3. Ist nach der Scheidung mein Ex-Partner automatisch ausgeschlossen?

Ein häufiger Irrglaube ist, dass der geschiedene Partner keinen Anspruch mehr auf das Erbe hat. Das ist nur korrekt, wenn nach der Scheidung kein Testament vorliegt, in dem der Ex-Partner noch bedacht ist. Andernfalls bleibt die Verfügung wirksam.

Aus der Erben-Perspektive bedeutet das konkret: Für Kinder aus der Ehe oder andere Angehörige kann dies bedeuten, dass der Ex-Partner große Teile des Nachlasses erhält. Dies führt oft zu Konflikten und emotionalem Stress.

Tipp: Aktualisieren Sie Ihr Testament nach einer Scheidung sofort und benennen Sie einen neuen Alleinerben.

4. Werden Schenkungen zu Lebzeiten beim Erbe angerechnet?

Viele Eltern geben Kindern zu Lebzeiten größere Geldsummen oder Vermögenswerte und gehen davon aus, dass diese Schenkungen später automatisch mit dem Erbe verrechnet werden. Das ist jedoch nur der Fall, wenn dies ausdrücklich vertraglich vereinbart wurde (§ 2050 BGB).

Perspektive eines Erben: Ohne klare Regelungen kann dies dazu führen, dass sich Geschwister benachteiligt fühlen, insbesondere wenn ein Elternteil einem Kind bereits große finanzielle Vorteile gewährt hat.

Tipp: Halten Sie Schenkungen schriftlich fest und regeln Sie deren Anrechnung auf das Erbe, um Streit zu vermeiden.

5. Gehören Lebensversicherungen zum Erbe?

Die Begünstigten einer Lebensversicherung erhalten die Versicherungssumme direkt – unabhängig von der Erbfolge. Dies kann zu Konflikten führen, insbesondere wenn der Begünstigte nicht mit den Erben übereinstimmt.

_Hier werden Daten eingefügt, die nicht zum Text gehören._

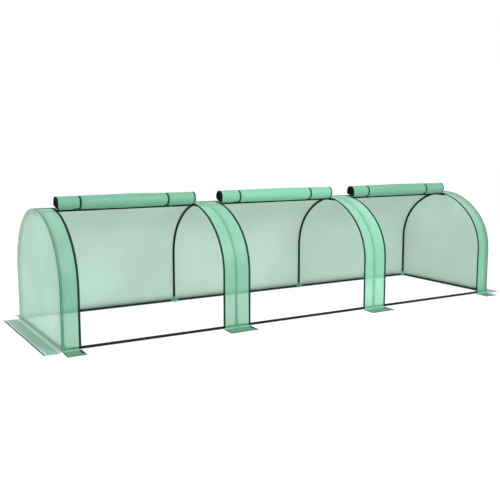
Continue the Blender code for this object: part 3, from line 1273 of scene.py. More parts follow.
    def one_connector(self, node: str, place: Place, arms: Sequence[Place]) -> None:
        """One connector with a socket along each arm.

        Args:
            node: the node that it stands for.
            place: the middle of its block.
            arms: the direction of each socket.
        """
        half, middle = self.connector, Vector(place)
        corner = Vector((half,) * 3)
        piece = box(node + "_moulding", tuple(middle - corner), tuple(middle + corner))
        round_edges(piece, self.rounding, segments=3)

        def part(radius: float, out: Vector, start: float, end: float) -> Piece:
            """A rod along an arm, from and to these distances from the middle."""
            return rod("part", radius, tuple(middle + start * out), tuple(middle + end * out))

        for out in map(Vector, arms):
            combine(piece, part(half - self.sleeve_inset, out, 0.0, self.arm), "UNION")
            rim = (self.arm - inset for inset in self.collar)
            combine(piece, part(half - self.collar_inset, out, *rim), "UNION")
        for out in map(Vector, arms):
            bore = (self.tube if out.z else self.bar_tube) / 2 + self.clearance
            combine(piece, part(bore, out, half, self.bore_depth))
        smooth(piece, angle=30.0)
        dress(piece, self.finishes.plastic, ROOT, "connector", node)


# ---- The cover ----


@dataclass(frozen=True)
class Panel:
    """One sewn panel of the cover: how it is cut, how it hangs and what it is made of."""

    name: str
    hem_name: str
    node: str
    hoop: str
    across: Points
    rows: Points
    hem_rows: Points
    shape: Drape
    film: bpy.types.Material
    # The finish of the part on the ground, a darker copy of the film: painted shade.
    ground: bpy.types.Material
    hem: bpy.types.Material
    flat: tuple[float, float]
    area: float | None = None
    upright: bool = False


@dataclass
class Cover:
    """The sewn cover: roof and back in one sheet, flat ends, and bands over the front of the hoops.

    Each pair of waves is a depth and a length. The end rows are the steps up, out and along the hem. The
    slopes say how fast a sheet comes free of the ridge and ground, or an end of its top, foot and sides.
    The next seeds are added to a sheet's own seed for its short waves and for its skirt's.
    """

    plan: Plan
    finishes: Finishes
    row: float = 0.012
    column: float = 0.022
    band_column: float = 0.016
    end_column: float = 0.018
    end_rows: tuple[float, float, float] = (0.025, 0.1, 0.06)
    hem: float = 0.024
    hem_rise: float = 0.0011
    # The width of the painted shadow along a hem's outer edge.
    bound: float = 0.008
    ground_x: float = 0.004
    ground_y: float = 0.006
    # The width of the painted highlight beside an end panel's fold.
    fold_strip: float = 0.018
    pull_in: float = 0.0022
    pull_power: float = 0.6
    slopes: tuple[float, float] = (4.0, 14.0)
    next_seeds: tuple[int, int] = (1, 5)
    roof_seed: int = 10
    end_seeds: tuple[int, int] = (30, 40)
    band_seed: int = 60
    waves: tuple[float, float] = (0.0011, 0.42)
    short_waves: tuple[float, float] = (0.0005, 0.13)
    skirt_waves: tuple[float, float] = (0.0016, 0.35)
    skirt_rise: tuple[float, float] = (0.0018, 0.006)
    lift_power: float = 1.5
    zip_gap: float = 0.004
    seam_gap: float = 0.0006
    flap_start: float = 0.012
    flap_turn: float = 0.008
    flap_reaches: tuple[float, ...] = (0.018, 0.010, 0.007, 0.006)
    flap_edges: tuple[float, float] = (0.007, 0.018)
    end_skirt: float = 0.114
    end_bow: float = 0.0015
    end_waves: tuple[float, float] = (0.0016, 0.30)
    end_skirt_waves: tuple[float, float] = (0.0006, 0.3)
    end_half: float = 0.5
    end_slopes: tuple[float, float, float] = (6.0, 8.0, 5.0)
    end_wide: float = 0.027
    wide_start: float = 0.02
    end_turn: float = 0.016
    piping_inset: float = 0.0004
    piping_rise: float = 0.0012
    piping_row: float = 0.02
    piping_sides: int = 10
    piping_runs: tuple[float, float] = (0.25, 0.55)
    pipings: tuple[tuple[float, float], ...] = ((0.0012, 0.0004), (0.0025, 0.0012))
    ridge_piping: float = 0.0022
    ridge_rise: float = 0.0016
    ridge_inset: float = 0.003

    def build(self) -> None:
        """Builds every sheet of the cover."""
        self.roof_and_back()
        for side in Side:
            self.end_panel(side)
            self.end_piping(side)
        for number in range(1, BAYS + 2):
            self.front_band(number)
        self.ridge_seam()

    @property
    def foot(self) -> float:
        """The distance from the ridge to the ground along the cover."""
        return self.plan.arch.half_length(self.plan.cover)

    @property
    def ground_side(self) -> float:
        """How far from the middle the cover lies on the ground, along the front and the back."""
        return self.plan.arch.half_width + self.plan.cover + self.ground_y

    def rise(self, x: Points, run: Points, seed: int) -> Points:
        """How far a sheet strays from the arch: in between the hoops, and up on the ground.

        Args:
            x: places along the tunnel.
            run: distances from the ridge.
            seed: the seed of this sheet's waves.

        Returns:
            The rise of each place, negative inwards.
        """
        hoops = self.plan.hoops()
        bay = (hoops[1] - hoops[0]) / 2
        away = np.abs((x - hoops[0]) / bay % 2 - 1)
        along = ramp(np.abs(run) / self.foot)
        from_ridge, from_ground = self.slopes
        free = ramp(from_ridge * along) * ramp(from_ground * (1 - along))
        short, skirt = (seed + more for more in self.next_seeds)
        waves = Slack(*self.waves, seed).at(x, run) + Slack(*self.short_waves, short).at(x, run)
        pull = ramp(1 - away**2) ** self.pull_power * free * (waves - self.pull_in)
        out = ramp((np.abs(run) - self.foot) / self.plan.skirt)
        return pull + self.skirt_lift(out, Slack(*self.skirt_waves, skirt).at(x, run))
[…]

Tipp: Überprüfen Sie regelmäßig, wer als Begünstigter Ihrer Lebensversicherung eingetragen ist. Als Erbe sollten Sie wissen, dass diese Summe nicht automatisch in den Nachlass fällt.

6. Was sollten Erben beachten?

Für Erben ist es entscheidend, ihre Rechte und Pflichten zu kennen:

  • Erbe ausschlagen: Wenn der Nachlass überschuldet ist, haben Sie die Möglichkeit, das Erbe innerhalb von sechs Wochen auszuschlagen (§ 1944 BGB).
  • Pflichtteil einfordern: Pflichtteilsberechtigte, z. B. Kinder, haben das Recht, ihren Anteil aktiv einzufordern (§§ 2303 ff. BGB).
  • Nachlassverwaltung beantragen: Bei Unsicherheiten über die Vermögensverhältnisse des Erblassers kann eine Nachlassverwaltung sinnvoll sein.

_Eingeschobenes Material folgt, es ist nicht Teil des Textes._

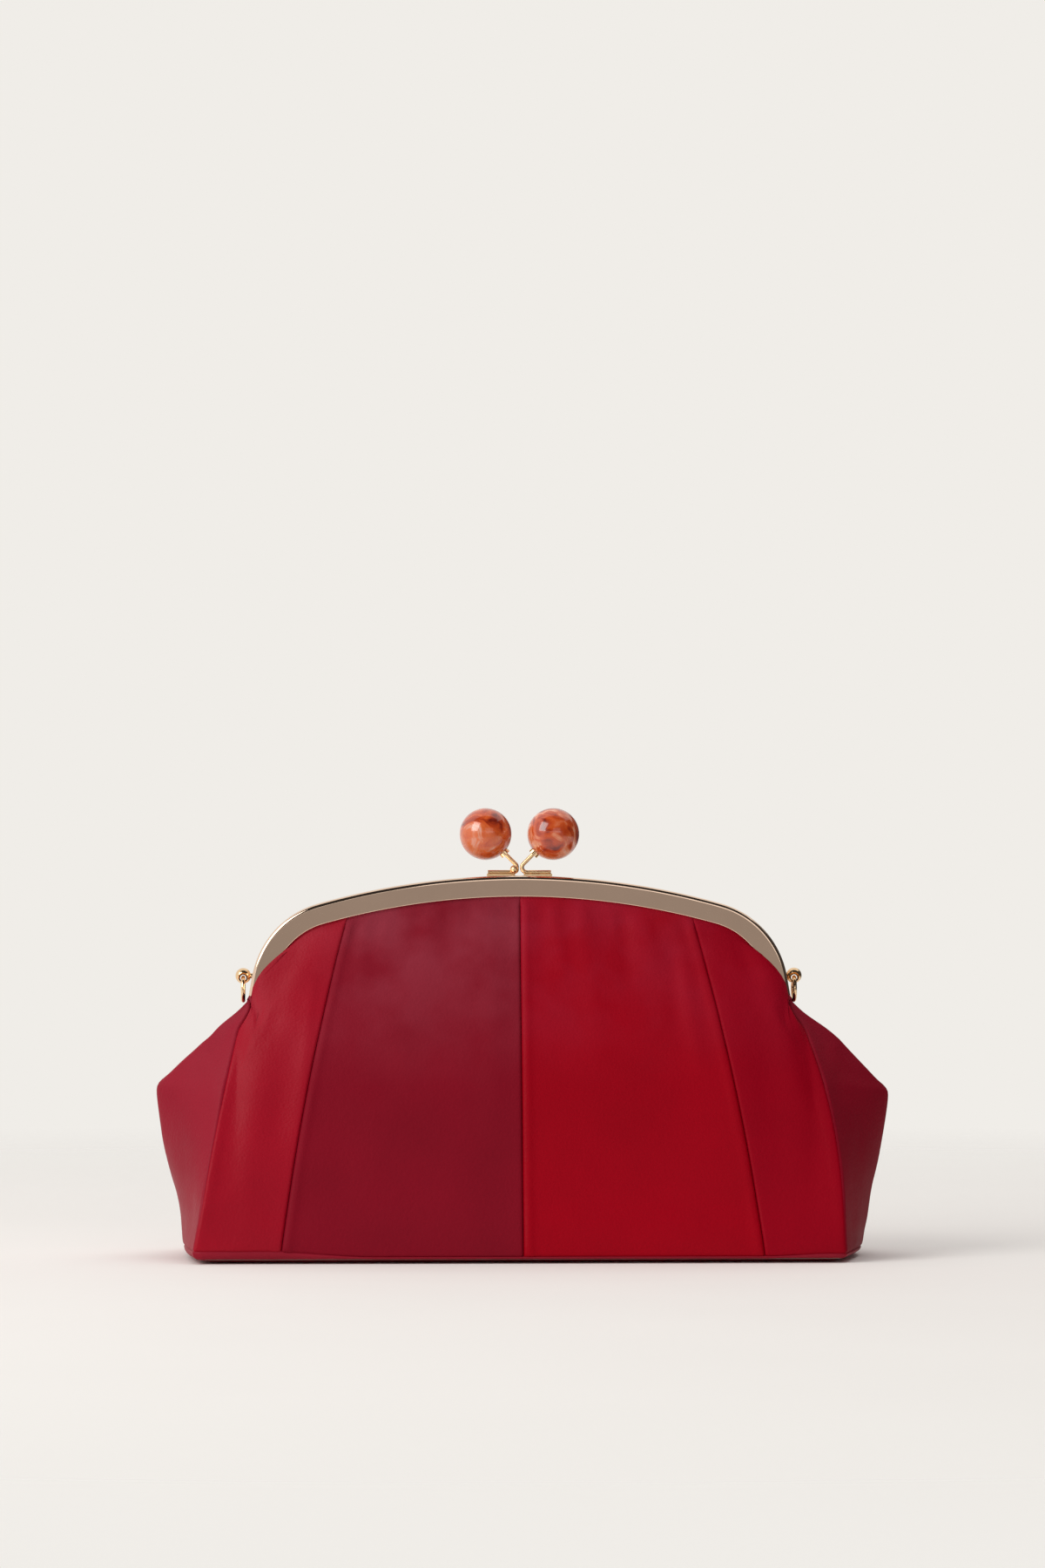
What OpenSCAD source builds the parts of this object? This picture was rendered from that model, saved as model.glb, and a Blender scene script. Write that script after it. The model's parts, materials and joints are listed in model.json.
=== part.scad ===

Fazit: Gut geplant ist halb geerbt

Das Erbrecht bietet zahlreiche Fallstricke, die mit der richtigen Planung vermieden werden können. Erblasser sollten klare und juristisch einwandfreie Testamente erstellen. Erben wiederum sollten sich gut informieren, um ihre Rechte zu sichern und Streitigkeiten zu vermeiden.

Handlungsempfehlung: Lassen Sie sich von einem erfahrenen Anwalt oder Notar beraten, um teure Fehler zu vermeiden – sowohl als Erblasser als auch als Erbe.